実際、社内では若手が自らデザイナーとの打ち合わせに参加し、紙を選び、提案を行います。こうした姿勢が「羽車は相談しやすい」という顧客評価にも直結しており、展示会やSNS経由での引き合いも増え続けています。
サステナビリティへの取り組み──B Corp取得を目指す理由
羽車はこれまでにも、環境省のガイドラインに基づく「エコアクション21」への登録や、紙資源の持続可能性を示す「FSC森林認証」などをいち早く取得し、環境対応への意識の高さで知られてきました。
そして現在、同社が力を入れているのが「B Corp(ビーコープ)」の認証取得です。
B Corpは、米国の非営利団体B Lab(ビーラボ)が運営する国際的な認証制度で、「利益の最大化」だけでなく「社会・環境への配慮」を組織運営の中心に据える企業を認証対象としています。経済的な成功と同時に、社会的・倫理的な責任を果たす“よい企業”であることが求められるため、認証には厳格な審査プロセスが課されます。
杉浦社長はこう語ります。
「ファミリービジネスの経営は自由が利く分、独り善がりにもなりやすい。だからこそ、外部の物差しを取り入れ、自分たちの立ち位置を客観的に確認したいのです」
現在、審査は9割方が完了しており、残るはインタビューと一部書類の提出のみ。認証は単なる達成目標ではなく、「自分たちを見直し続けるための“鏡”として活用したい」と言います。
ヒットよりロングセラー 羽車が描く次の100年
羽車の経営スタンスは、時代の流行に一喜一憂するのではなく、「なだらかな山をいくつも積み重ねるように、事業を安定的に育てていく」というものです。

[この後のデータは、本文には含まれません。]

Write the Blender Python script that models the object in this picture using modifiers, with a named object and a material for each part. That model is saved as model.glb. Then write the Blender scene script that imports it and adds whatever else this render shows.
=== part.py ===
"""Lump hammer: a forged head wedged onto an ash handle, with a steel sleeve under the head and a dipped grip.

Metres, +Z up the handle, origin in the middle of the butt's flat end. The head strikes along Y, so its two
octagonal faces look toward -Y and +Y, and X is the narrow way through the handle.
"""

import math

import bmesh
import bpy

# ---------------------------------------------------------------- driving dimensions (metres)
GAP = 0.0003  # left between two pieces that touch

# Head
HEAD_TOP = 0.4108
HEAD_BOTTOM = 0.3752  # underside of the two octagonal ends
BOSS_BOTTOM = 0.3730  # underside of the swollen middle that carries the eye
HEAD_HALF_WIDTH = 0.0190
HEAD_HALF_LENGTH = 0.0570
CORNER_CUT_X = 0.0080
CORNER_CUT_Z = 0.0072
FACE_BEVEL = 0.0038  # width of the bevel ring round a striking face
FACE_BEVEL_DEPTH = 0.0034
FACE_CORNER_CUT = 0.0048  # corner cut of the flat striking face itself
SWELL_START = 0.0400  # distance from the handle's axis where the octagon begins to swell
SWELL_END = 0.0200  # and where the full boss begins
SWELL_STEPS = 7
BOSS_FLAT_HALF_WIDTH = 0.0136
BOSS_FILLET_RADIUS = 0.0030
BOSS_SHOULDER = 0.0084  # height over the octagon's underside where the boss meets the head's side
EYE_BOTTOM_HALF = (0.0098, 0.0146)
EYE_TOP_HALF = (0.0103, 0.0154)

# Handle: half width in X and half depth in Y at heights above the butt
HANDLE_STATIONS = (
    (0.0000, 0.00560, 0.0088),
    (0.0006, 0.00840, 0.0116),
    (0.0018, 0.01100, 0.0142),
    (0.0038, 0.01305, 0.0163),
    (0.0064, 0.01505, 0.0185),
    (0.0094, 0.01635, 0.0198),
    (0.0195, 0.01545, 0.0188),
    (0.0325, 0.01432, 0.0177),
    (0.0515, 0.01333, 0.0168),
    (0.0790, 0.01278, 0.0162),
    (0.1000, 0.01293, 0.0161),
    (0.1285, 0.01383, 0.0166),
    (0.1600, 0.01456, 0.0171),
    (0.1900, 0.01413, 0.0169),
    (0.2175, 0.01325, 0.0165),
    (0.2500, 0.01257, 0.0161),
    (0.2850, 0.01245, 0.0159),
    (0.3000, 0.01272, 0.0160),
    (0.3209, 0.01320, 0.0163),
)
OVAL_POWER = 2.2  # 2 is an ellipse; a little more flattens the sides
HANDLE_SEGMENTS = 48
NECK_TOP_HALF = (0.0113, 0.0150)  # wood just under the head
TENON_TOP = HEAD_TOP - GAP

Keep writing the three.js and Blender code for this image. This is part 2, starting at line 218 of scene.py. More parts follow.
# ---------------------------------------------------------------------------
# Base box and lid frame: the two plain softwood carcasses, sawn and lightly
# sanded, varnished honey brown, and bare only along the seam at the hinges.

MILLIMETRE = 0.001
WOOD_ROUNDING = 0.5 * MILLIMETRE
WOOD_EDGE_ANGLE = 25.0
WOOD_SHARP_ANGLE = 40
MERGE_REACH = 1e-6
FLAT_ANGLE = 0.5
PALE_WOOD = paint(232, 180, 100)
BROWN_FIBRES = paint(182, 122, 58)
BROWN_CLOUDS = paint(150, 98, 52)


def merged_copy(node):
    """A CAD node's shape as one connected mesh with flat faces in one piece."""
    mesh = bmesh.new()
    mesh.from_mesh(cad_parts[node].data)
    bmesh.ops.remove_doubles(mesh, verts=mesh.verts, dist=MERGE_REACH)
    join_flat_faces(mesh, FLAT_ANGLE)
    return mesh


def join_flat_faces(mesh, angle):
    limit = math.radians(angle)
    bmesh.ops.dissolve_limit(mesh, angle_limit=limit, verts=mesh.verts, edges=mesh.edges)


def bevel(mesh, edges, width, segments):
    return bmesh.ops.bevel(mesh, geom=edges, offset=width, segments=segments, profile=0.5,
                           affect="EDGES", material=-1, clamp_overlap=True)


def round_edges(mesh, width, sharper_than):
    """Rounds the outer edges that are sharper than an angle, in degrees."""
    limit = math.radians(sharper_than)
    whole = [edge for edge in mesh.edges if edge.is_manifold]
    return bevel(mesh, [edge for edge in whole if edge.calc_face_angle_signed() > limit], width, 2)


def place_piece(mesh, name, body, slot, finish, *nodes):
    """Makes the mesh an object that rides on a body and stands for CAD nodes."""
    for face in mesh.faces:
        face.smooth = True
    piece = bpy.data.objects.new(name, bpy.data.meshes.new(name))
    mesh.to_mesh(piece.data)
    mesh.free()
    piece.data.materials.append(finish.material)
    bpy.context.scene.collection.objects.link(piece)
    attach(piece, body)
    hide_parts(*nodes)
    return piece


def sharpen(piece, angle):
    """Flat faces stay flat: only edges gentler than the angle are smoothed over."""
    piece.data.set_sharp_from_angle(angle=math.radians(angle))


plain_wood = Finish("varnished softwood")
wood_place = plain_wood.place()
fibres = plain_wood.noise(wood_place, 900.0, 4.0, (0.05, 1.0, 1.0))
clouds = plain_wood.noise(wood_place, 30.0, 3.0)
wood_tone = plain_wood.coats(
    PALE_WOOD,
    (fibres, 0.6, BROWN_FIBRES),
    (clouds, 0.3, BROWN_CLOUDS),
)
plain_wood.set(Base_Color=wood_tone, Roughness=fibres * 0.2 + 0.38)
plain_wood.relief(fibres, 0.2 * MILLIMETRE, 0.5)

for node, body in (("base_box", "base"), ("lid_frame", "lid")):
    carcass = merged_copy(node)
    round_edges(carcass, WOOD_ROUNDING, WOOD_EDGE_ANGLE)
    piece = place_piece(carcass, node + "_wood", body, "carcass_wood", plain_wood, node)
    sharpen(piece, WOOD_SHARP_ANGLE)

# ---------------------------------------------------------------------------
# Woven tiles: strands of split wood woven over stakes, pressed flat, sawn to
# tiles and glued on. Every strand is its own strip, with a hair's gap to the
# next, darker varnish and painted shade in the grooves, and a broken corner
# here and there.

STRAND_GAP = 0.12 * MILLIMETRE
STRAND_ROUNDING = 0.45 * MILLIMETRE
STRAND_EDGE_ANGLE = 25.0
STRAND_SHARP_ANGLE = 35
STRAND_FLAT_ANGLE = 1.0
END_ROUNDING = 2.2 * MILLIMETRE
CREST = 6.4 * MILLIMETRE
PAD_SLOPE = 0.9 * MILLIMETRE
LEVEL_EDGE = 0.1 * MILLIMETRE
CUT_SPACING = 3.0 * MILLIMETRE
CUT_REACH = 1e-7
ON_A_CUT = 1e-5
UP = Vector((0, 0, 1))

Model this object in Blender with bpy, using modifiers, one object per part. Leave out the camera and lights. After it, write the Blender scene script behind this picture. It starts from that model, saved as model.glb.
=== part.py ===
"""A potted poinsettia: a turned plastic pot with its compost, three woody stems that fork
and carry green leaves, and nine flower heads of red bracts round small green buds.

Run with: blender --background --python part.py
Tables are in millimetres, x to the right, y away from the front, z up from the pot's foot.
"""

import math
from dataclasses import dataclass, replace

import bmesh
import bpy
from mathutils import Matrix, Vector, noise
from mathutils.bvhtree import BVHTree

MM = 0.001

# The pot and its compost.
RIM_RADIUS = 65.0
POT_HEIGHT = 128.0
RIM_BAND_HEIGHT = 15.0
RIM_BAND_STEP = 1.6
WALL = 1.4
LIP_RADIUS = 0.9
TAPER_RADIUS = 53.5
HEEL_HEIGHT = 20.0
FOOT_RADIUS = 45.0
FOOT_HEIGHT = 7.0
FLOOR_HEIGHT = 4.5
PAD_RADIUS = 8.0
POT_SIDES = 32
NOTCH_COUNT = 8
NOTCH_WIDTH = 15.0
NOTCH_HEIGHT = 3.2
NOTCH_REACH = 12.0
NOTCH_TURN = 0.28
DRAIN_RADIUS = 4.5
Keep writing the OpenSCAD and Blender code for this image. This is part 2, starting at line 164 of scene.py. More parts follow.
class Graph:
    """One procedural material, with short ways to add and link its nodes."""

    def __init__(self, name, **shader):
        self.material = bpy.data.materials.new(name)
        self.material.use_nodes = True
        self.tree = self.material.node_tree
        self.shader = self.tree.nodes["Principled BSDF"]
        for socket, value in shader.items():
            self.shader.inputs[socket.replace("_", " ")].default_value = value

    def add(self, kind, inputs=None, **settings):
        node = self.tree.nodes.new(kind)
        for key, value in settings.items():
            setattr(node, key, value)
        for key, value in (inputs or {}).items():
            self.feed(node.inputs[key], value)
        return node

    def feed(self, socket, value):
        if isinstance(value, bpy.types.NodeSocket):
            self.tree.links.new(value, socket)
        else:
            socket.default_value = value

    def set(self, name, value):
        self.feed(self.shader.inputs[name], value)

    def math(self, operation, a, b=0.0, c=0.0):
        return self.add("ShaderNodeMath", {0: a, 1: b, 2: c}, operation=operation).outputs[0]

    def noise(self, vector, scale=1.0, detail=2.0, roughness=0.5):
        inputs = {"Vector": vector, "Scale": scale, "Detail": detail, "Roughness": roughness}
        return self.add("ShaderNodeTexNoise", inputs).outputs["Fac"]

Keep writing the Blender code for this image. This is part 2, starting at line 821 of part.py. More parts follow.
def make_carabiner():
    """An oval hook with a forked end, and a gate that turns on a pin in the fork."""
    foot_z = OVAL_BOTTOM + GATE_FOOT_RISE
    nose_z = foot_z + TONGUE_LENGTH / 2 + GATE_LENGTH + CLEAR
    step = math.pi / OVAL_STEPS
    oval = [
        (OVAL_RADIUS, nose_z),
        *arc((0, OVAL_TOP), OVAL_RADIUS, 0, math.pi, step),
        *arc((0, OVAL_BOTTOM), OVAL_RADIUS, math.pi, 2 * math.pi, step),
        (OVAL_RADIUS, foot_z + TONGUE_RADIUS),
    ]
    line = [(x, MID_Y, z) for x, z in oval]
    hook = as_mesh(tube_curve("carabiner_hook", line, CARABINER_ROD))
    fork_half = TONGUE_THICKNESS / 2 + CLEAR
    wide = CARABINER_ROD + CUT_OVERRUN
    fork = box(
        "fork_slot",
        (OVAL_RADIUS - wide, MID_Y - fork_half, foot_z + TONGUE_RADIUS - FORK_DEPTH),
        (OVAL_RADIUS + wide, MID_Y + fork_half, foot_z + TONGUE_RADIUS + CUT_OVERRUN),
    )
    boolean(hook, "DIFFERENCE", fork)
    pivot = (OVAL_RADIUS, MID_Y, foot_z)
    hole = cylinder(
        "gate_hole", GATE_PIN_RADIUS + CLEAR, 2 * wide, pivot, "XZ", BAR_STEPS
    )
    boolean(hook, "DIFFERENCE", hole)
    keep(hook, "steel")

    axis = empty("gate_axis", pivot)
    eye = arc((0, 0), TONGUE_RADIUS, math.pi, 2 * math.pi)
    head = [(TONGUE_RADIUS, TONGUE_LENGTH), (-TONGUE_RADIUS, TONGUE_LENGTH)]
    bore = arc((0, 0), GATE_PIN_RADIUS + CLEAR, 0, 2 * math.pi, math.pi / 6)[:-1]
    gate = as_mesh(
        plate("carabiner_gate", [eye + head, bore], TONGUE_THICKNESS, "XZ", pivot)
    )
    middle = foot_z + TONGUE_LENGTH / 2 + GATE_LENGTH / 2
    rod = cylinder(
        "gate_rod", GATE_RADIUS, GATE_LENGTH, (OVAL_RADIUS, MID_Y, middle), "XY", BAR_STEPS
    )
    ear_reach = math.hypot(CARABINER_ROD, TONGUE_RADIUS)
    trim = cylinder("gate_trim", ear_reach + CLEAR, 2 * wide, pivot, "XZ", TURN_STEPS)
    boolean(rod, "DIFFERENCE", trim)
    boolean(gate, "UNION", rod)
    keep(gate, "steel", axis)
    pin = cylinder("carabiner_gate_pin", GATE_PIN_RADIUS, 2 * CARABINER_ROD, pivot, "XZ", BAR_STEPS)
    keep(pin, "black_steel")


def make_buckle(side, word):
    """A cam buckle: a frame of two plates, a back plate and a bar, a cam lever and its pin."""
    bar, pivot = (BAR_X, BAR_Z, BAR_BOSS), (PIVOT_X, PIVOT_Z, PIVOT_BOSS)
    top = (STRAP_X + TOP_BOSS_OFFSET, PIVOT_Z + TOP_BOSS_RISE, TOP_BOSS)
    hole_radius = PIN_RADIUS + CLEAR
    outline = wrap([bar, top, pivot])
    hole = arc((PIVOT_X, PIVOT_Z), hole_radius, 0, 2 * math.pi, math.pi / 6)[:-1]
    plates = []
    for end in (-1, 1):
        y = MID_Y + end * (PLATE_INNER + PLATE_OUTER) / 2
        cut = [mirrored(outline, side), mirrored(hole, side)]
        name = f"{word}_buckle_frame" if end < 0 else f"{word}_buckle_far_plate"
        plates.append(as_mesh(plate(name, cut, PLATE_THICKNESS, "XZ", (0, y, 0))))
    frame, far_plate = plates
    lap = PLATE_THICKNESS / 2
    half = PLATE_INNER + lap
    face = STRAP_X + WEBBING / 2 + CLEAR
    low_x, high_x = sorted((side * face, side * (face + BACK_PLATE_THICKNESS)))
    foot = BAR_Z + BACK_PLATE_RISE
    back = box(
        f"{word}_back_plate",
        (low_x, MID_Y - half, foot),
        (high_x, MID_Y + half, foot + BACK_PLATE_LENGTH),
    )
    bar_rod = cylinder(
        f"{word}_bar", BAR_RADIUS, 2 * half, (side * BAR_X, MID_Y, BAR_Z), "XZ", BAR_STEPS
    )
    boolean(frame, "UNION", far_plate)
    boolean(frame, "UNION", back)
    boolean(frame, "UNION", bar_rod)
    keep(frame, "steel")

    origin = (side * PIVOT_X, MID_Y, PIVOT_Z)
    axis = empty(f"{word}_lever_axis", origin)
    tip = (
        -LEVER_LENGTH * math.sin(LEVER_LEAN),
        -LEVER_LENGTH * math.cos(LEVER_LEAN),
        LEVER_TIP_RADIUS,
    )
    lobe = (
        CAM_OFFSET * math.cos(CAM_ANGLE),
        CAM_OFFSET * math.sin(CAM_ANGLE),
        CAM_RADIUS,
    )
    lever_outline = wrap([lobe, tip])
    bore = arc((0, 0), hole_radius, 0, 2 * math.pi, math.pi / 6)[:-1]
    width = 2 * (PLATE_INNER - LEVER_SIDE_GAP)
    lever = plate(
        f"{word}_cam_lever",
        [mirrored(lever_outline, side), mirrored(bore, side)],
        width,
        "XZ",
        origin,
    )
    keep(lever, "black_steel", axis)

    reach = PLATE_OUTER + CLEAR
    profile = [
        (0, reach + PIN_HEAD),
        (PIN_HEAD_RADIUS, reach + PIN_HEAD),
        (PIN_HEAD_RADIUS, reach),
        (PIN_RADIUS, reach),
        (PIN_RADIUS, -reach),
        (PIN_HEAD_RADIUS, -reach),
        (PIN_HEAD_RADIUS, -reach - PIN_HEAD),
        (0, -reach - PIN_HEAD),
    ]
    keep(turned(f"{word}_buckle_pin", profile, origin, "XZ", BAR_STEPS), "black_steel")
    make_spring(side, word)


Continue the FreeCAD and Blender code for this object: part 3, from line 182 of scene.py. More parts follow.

「急激な成長には急激な後退がつきものです。だからこそ、じっくりと長く愛される商品やサービスを育てていくほうが、私たちらしいと感じています」
創業から107年。活版印刷の再評価、高付加価値封筒への移行、サステナブル経営への挑戦──そのすべては、“封筒”をただの道具から「想いを運ぶ器」へと進化させるための試みでした。
羽車の印刷機は、今日も静かに、しかし力強く、紙に想いを刻んでいます。

お話を聞いた方
杉浦 正樹 氏(すぎうら まさき)
株式会社羽車 代表取締役
1963年大阪府生まれ。祖父が創業した封筒・カード・パッケージなどを扱う大阪府堺市の紙製品メーカー羽車を、2006年に父から引き継ぐ。